UC Berkeley

As robotic systems become more advanced and their applications more complex, it is insufficient to consider a robot's behavior in isolation. Robots are increasingly expected to operate in environments populated with other intelligent agents. In order to perform their tasks well while obeying constraints, these robotic systems must be endowed with the ability to predict the behavior of the other agents in the environment in addition to planning their own actions over a time horizon. This is especially important in scenarios where agents do not communicate with each other and may behave in an adversarial manner. In this thesis, we investigate methods for prediction and planning for multi-agent systems over a variety of reward structures and information structures. Namely, we examine approaches which tackle the problem in cooperative, non-cooperative, and competitive scenarios where agents engage in partial or no communication about their intentions and future plans. These approaches are formulated through a combination of model-based optimal control and data-driven learning techniques, where we use data in a principled manner to construct or augment the objective and constraint functions of optimal control problems.
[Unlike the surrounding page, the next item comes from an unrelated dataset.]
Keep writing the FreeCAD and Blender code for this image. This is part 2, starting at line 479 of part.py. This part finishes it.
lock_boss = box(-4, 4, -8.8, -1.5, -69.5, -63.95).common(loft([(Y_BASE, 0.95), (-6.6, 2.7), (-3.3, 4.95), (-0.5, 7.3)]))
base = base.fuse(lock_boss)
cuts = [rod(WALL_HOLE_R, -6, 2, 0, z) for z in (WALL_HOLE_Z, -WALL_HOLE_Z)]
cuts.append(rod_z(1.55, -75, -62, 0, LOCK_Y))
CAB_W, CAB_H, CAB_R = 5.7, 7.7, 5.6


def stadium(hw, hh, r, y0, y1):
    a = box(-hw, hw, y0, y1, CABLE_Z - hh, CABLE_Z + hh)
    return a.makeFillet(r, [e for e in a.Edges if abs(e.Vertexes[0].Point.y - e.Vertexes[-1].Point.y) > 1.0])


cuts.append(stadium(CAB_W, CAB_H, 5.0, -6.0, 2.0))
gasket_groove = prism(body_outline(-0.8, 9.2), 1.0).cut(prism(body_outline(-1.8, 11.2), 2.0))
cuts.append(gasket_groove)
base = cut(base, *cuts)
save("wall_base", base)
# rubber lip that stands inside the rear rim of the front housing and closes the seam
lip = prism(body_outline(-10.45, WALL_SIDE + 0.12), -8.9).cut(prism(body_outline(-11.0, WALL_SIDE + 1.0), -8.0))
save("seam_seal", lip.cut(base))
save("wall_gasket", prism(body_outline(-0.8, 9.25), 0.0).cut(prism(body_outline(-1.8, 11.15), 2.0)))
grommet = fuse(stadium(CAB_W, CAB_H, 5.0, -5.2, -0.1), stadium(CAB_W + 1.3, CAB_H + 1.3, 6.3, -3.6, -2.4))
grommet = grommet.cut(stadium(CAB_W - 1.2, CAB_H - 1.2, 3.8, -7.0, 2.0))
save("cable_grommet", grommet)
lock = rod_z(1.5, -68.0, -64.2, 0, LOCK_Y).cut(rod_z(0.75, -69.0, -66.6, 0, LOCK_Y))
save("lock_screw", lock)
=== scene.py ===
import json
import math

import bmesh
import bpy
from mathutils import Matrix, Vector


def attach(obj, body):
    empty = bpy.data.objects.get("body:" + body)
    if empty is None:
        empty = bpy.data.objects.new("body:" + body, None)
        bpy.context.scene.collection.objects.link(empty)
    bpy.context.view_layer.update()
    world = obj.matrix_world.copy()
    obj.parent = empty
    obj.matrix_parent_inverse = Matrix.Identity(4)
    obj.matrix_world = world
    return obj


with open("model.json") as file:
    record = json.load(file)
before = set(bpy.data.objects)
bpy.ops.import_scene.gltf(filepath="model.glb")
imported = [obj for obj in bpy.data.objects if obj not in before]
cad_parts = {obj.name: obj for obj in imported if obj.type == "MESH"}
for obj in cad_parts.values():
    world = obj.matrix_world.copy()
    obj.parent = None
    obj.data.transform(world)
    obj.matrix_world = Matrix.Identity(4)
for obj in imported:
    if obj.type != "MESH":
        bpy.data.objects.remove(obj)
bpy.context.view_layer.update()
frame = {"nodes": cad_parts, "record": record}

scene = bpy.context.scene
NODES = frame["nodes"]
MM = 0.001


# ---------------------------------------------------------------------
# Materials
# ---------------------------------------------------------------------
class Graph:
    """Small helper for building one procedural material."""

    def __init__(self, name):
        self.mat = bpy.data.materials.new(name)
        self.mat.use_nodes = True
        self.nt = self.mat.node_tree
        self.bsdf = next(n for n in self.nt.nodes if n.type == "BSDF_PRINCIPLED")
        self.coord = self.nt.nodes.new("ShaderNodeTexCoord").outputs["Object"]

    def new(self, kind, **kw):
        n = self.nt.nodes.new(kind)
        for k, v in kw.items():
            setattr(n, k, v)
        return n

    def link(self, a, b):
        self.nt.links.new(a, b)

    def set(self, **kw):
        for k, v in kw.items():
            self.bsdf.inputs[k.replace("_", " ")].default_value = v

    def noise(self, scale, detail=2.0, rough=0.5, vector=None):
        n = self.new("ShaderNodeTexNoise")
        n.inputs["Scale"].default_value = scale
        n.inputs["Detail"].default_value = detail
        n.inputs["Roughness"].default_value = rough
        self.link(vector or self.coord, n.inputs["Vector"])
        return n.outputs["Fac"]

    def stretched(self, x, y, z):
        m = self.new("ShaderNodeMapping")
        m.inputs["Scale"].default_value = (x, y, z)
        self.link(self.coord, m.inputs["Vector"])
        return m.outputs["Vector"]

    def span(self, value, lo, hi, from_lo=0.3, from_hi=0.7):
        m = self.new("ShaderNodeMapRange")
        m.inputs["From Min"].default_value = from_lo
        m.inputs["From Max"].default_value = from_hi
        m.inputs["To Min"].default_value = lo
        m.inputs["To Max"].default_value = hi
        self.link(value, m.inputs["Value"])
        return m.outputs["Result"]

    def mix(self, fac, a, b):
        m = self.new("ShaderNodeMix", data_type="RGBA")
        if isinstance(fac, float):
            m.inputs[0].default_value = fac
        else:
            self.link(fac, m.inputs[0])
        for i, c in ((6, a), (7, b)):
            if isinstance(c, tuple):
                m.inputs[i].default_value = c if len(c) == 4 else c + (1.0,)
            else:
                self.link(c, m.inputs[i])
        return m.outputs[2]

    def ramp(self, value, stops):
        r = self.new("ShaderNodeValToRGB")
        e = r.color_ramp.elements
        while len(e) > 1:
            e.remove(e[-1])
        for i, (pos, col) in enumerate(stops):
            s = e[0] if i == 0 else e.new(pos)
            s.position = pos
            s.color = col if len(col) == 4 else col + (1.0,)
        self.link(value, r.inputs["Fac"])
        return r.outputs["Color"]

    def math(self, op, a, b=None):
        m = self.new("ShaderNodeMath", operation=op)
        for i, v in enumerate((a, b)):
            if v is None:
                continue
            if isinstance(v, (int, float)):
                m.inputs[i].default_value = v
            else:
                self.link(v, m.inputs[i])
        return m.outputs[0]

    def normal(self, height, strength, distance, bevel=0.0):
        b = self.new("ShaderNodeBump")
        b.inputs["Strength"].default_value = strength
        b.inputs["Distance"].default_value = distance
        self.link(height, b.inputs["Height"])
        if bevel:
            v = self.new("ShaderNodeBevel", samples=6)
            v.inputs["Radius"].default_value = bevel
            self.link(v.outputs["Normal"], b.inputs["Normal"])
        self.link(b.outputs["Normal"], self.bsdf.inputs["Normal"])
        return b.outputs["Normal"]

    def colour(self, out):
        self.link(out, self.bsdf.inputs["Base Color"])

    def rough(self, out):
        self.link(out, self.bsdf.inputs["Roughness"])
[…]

This allows us to incorporate the rich and expressive behavior stemming from learned models in a transparent manner. We place a particular emphasis on the problem of autonomous racing, which is highly illustrative of competitive multi-agent settings with no agent communication and where both prediction and planning are paramount to achieving good performance while maintaining safety in the presence of adversarial agents. The presented approaches are evaluated in simulation and hardware experiments of vehicle navigation and racing tasks.